Archive Review: 12 Angry Men (1957)

Sidney Lumet was one of my favorite directors, so this week I have been prepping for an appropriate tribute to the actor, who passed just last weekend. This film is an absolute classic that I reviewed in August 2008. Look for more archive reviews of Lumet’s films throughout the rest of the week and the weekend.

A 96-minute film with all but three minutes taking place in the same room: that’s daring. It’s hard to believe, but director Sidney Lumet finds a way to make “12 Angry Men” move at an attention-holding pace while being hardly dull at all. Now that’s filmmaking. Lumet’s camera techniques and the phenomenal performances from the actors he captures makes “12 Angry Men” a terrifically interesting court drama that is so elemental but so profound.

In the opening minutes, a 12-man jury breaks into deliberation over a case where a teenager has been charged with killing his father. If found unanimously guilty, the boy will be executed. After a preliminary vote, every man votes guilty except for one juror played by Henry Fonda, who is afraid of being too quick to reach a verdict.

The story basically paints a picture of 12 strangers. If you follow closely, you can learn a lot about these people, but the point is that you learn a lot about them and what makes them tick as they argue and reason. The first thing achieving that requires is great acting. This film is loaded with classic actors of the ’40s and ’50s. It’s hard to really single out one performance as the best, though certainly Lee J. Cobb as Juror #3 is the most dramatic and he very much helps give the story an adrenaline boost when his character acts out.

But the most excellent aspect of this film, what pushes it above a lot of other drama, is Lumet’s directing choices in what is his first feature film. Filming in one room, it can be easy to put little thought into camera angles and movement, but Lumet considers everything very carefully and no single shot in the film feels arbitrary. The camera moves with incredible purpose, zooming in at perfect speeds and picking angles that best reveal the characters. Also, his attention to the idea of the heat in the room, the impatience, the confinement, all comes across in his directing. His angles start above the actors in the beginning and thus more impersonal, but the camera lowers more and more as the film goes on. You’re so interested in the story at this point that you don’t even notice, but you feel it. Lumet makes you feel much like a 13th juror and you begin to form your own opinion, bouncing back and forth (that is if Lumet and writer Reginald Rose did their job right, which they do.)

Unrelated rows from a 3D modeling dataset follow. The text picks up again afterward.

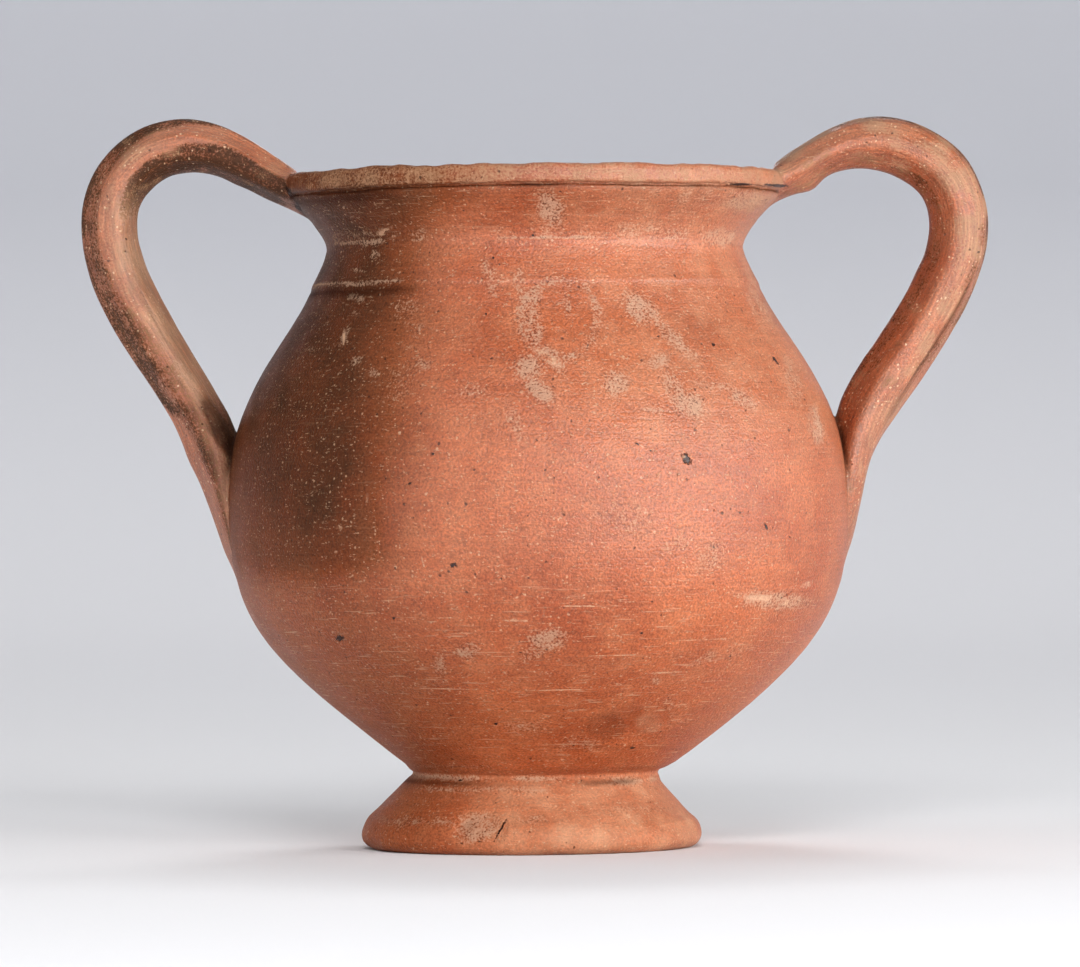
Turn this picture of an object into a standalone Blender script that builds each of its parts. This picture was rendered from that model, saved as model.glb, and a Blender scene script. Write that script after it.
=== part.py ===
"""Kantharos: a plain clay drinking cup with a foot, a belly, a lip and two tall handles.

Units are metres and +Z is up. The cup stands on its foot at z = 0, its own axis is
the Z axis, and a handle reaches out along X on each side. Clay, foot and handles are
one fired piece, so the cup is one solid.
"""

import math

import bmesh
import bpy
from mathutils import Matrix, Vector

# Foot: a rounded edge, a cone up to the narrow stem, a hollow underneath.
FOOT_RADIUS = 0.0340
FOOT_EDGE_HEIGHT = 0.0028
BEARING_RING_WIDTH = 0.0060
STEM_RADIUS = 0.0249
STEM_HEIGHT = 0.0153
FOOT_HOLLOW_DEPTH = 0.0100
FOOT_OFF_CENTRE = -0.0018

# Bowl: each height is counted from the one before it.
BELLY_RADIUS = 0.0621
STEM_TO_BELLY = 0.0539
SHOULDER_RADIUS = 0.0447
BELLY_TO_SHOULDER = 0.0428
NECK_RADIUS = 0.0417
SHOULDER_TO_NECK = 0.0079
LIP_RADIUS = 0.0500
NECK_TO_RIM = 0.0148
LIP_HEIGHT = 0.0040
LIP_STEP = 0.0005
LIP_ROUNDING = 0.0010
WALL = 0.0046
FLOOR_ABOVE_STEM = 0.0022

# Handles: oval rods that leave the lip, rise above it and run out down the belly.
HANDLE_BEYOND_BELLY = 0.0287
HANDLE_ABOVE_RIM = 0.0113
HANDLE_THICKNESS = 0.0114
HANDLE_WIDTH = 0.0135
ROOT_THICKNESS = 0.0086
ROOT_WIDTH = 0.0175
TAIL_WIDTH = 0.0185
TAIL_LENGTH = 0.0340
TAIL_BURIED = 0.0030

# The two handles differ a little, as each was shaped and pressed on by hand:
# root_drop  from the rim down to the middle of the rod where it leaves the lip
# peak       how far out the highest point lies, as a share of the way out
# stand_off  from the belly to the middle of the rod where the tail begins
# tail       how high the tail stands on the belly, as a share
LEFT = {
    "side": -1,
    "root_drop": 0.0045,
    "peak": 0.56,
    "stand_off": 0.0094,
    "lower_thickness": 0.0102,
    "tail": 1.0,
}
RIGHT = {
    "side": 1,
    "root_drop": 0.0026,
    "peak": 0.49,
    "stand_off": 0.0077,
    "lower_thickness": 0.0118,
    "tail": 0.68,
}

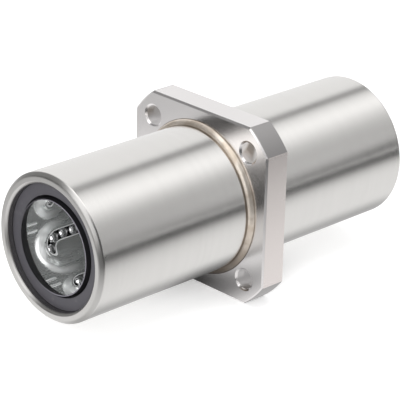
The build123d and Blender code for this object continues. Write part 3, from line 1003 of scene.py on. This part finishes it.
class BUSHING_OT_studio(bpy.types.Operator):
    """Set up the camera, the pale floor, the light tent and the lamps"""

    bl_idname = "bushing.studio"
    bl_label = "Studio"

    def execute(self, context):
        self.set_camera(context)
        self.set_floor()
        self.set_tent()
        self.set_lamps(context)
        context.scene.view_settings.view_transform = "Standard"
        return {"FINISHED"}

    def set_camera(self, context):
        studio = context.scene.bushing_studio
        back = Vector((-cos(studio.azimuth) * cos(studio.elevation),
                       -sin(studio.azimuth) * cos(studio.elevation), sin(studio.elevation)))
        level = Vector((0, 0, 1)).cross(back).normalized()
        upward = back.cross(level)
        right = level * cos(studio.roll) + upward * sin(studio.roll)
        up = upward * cos(studio.roll) - level * sin(studio.roll)
        camera = bpy.data.objects.new("camera", bpy.data.cameras.new("camera"))
        context.scene.collection.objects.link(camera)
        camera.data.lens = studio.lens
        camera.data.sensor_width = 36
        camera.data.clip_start = 0.01
        camera.data.clip_end = 20
        turn = Matrix((right, up, back)).transposed().to_4x4()
        place = right * studio.aim_right + up * studio.aim_up + back * studio.distance
        camera.matrix_world = Matrix.Translation(place) @ turn
        context.scene.camera = camera

    def set_floor(self):
        mesh = bmesh.new()
        bmesh.ops.create_grid(mesh, x_segments=1, y_segments=1, size=3,
                              matrix=Matrix.Translation((0, 0, flange_low.z)))
        floor = as_object(mesh, "floor")
        paper = Finish("floor_paper", specular_ior_level=0.2, emission_strength=0.3)
        pulp = paper.grain(paper.place, 300.0, 3.0)
        seen = paper.add("ShaderNodeLightPath", {}, {}, "Is Camera Ray")
        paper.feed(paper.shader.inputs["Emission Color"], paper.vector(seen, seen, seen))
        white = paper.mix(pulp, (0.93, 0.93, 0.93), (0.95, 0.95, 0.95))
        floor.data.materials.append(paper.set(base_color=white, roughness=0.8))

    def set_tent(self):
        tent_foot, rug_height = flange_low.z + 1 * MM, flange_low.z + 0.3 * MM
        tent = bmesh.new()
        bar(tent, TENT_LOW, TENT_HIGH, TENT_RADIUS, TENT_RADIUS, 0, 0, 96)
        caps = [face for face in tent.faces if len(face.verts) > 4]
        bmesh.ops.delete(tent, geom=caps, context="FACES_ONLY")
        bmesh.ops.bisect_plane(tent, geom=tent.verts[:] + tent.edges[:] + tent.faces[:], dist=1e-6,
                               plane_co=(0, 0, tent_foot), plane_no=(0, 0, 1), clear_inner=True)
        bmesh.ops.reverse_faces(tent, faces=tent.faces[:])
        staged(tent, "light_tent", glow("tent_cloth", tent_level))
        rug = bmesh.new()
        bmesh.ops.create_circle(rug, cap_ends=True, segments=96, radius=TENT_RADIUS - 10 * MM,
                                matrix=Matrix.Translation((0, 0, rug_height)))
        staged(rug, "floor_glow", glow("floor_glow", floor_level))
        card = bmesh.new()
        place = Matrix.Translation((sleeve_low.x - CARD_GAP, 0, 0)) @ Matrix.Rotation(pi / 2, 4, "Y")
        bmesh.ops.create_circle(card, cap_ends=True, segments=64, radius=CARD_RADIUS, matrix=place)
        staged(card, "mouth_card", glow("mouth_glow", lambda finish: CARD_LEVEL))

    def set_lamps(self, context):
        world = bpy.data.worlds.new("studio_world")
        world.use_nodes = True
        context.scene.world = world
        nodes, links = world.node_tree.nodes, world.node_tree.links
        background = nodes["Background"]
        background.inputs["Color"].default_value = (1, 1, 1, 1)
        rays = nodes.new("ShaderNodeLightPath")
        seen = nodes.new("ShaderNodeMath")
        seen.operation = "MAXIMUM"
        links.new(rays.outputs["Is Camera Ray"], seen.inputs[0])
        links.new(rays.outputs["Is Glossy Ray"], seen.inputs[1])
        level = nodes.new("ShaderNodeMapRange")
        level.inputs["To Min"].default_value = 0.85
        level.inputs["To Max"].default_value = 1.0
        links.new(seen.outputs[0], level.inputs["Value"])
        links.new(level.outputs[0], background.inputs["Strength"])
        for name, place, size, power in (
            ("front_softbox", Vector((-0.38, -0.33, 0.22)), 0.25, 1.4),
            ("top_softbox", Vector((0.1, -0.1, 0.6)), 0.5, 1.2),
        ):
            lamp = bpy.data.objects.new(name, bpy.data.lights.new(name, "AREA"))
            context.scene.collection.objects.link(lamp)
            lamp.data.shape = "DISK"
            lamp.data.size = size
            lamp.data.energy = power
            lamp.location = place
            lamp.rotation_euler = (-place).to_track_quat("-Z", "Y").to_euler()
            lamp.visible_glossy = False


OPERATORS = (
    BUSHING_OT_studio,
    BUSHING_OT_sleeve,
    BUSHING_OT_flange,
    BUSHING_OT_braze,
    BUSHING_OT_seals,
    BUSHING_OT_cages,
    BUSHING_OT_balls,
)


class BUSHING_PT_parts(bpy.types.Panel):
    """Lists the steps that dress the bushing, with their sizes"""

    bl_label = "Bushing"
    bl_idname = "BUSHING_PT_parts"
    bl_space_type = "VIEW_3D"
    bl_region_type = "UI"
    bl_category = "Bushing"

    def draw(self, context):
        for operator in OPERATORS:
            self.layout.operator(operator.bl_idname)
        for name, group in SETTINGS.items():
            box = self.layout.box()
            box.label(text=name.title())
            for size in group.__annotations__:
                box.prop(getattr(context.scene, f"bushing_{name}"), size)


CLASSES = (*SETTINGS.values(), *OPERATORS, BUSHING_PT_parts)


def register():
    for item in CLASSES:
        bpy.utils.register_class(item)
    for name, group in SETTINGS.items():
        setattr(bpy.types.Scene, f"bushing_{name}", PointerProperty(type=group))


def unregister():
    for name in SETTINGS:
        delattr(bpy.types.Scene, f"bushing_{name}")
    for item in reversed(CLASSES):
        bpy.utils.unregister_class(item)


def main():
    register()
    for operator in OPERATORS:
        family, action = operator.bl_idname.split(".")
        getattr(getattr(bpy.ops, family), action)()


if __name__ == "__main__":
    main()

The film is—and this really isn’t a spoiler—without a climactic payoff for those that need a little something more or a resolution or mystery solved. You’re supposed to find it satisfying in the way that it reveals a bit about who we are and how we arrive at the moral conclusions we make. You’re supposed to learn so much about these characters that by the end you’re shocked that you never even learned their names. The film is like a social experiment on screen and it’s very realistic and yet still very interesting. It’s an absolute marvel for being stationary, dialogue-heavy film.

5/5 Stars

12 Angry Men
Directed by Sidney Lumet
Written by Reginald Rose
Starring Henry Fond, Lee J. Cobb, Jack Klugman, Jack Warden

1 Comment

  1. JL says:

    12 Angry Men. An absolute masterpiece. Easily my favorite Lumet movie. Also, hands down my favorite courtroom drama movie. On top of that, it easily makes my top 5 favorite movies of all time.

    I can’t praise this movie enough. From the cinematography (the way shots get tighter and tighter with smaller angle camera lenses as the tension grows through the movie) to the story to the acting (Lumet could always pull a great performance out of actors-Newman in The Verdict is another good example) to the directing. Just brilliant on all fronts.

    Dammit, I’m going to have to go pop this in the DVD player and watch it again (for the 100th time) tomorrow.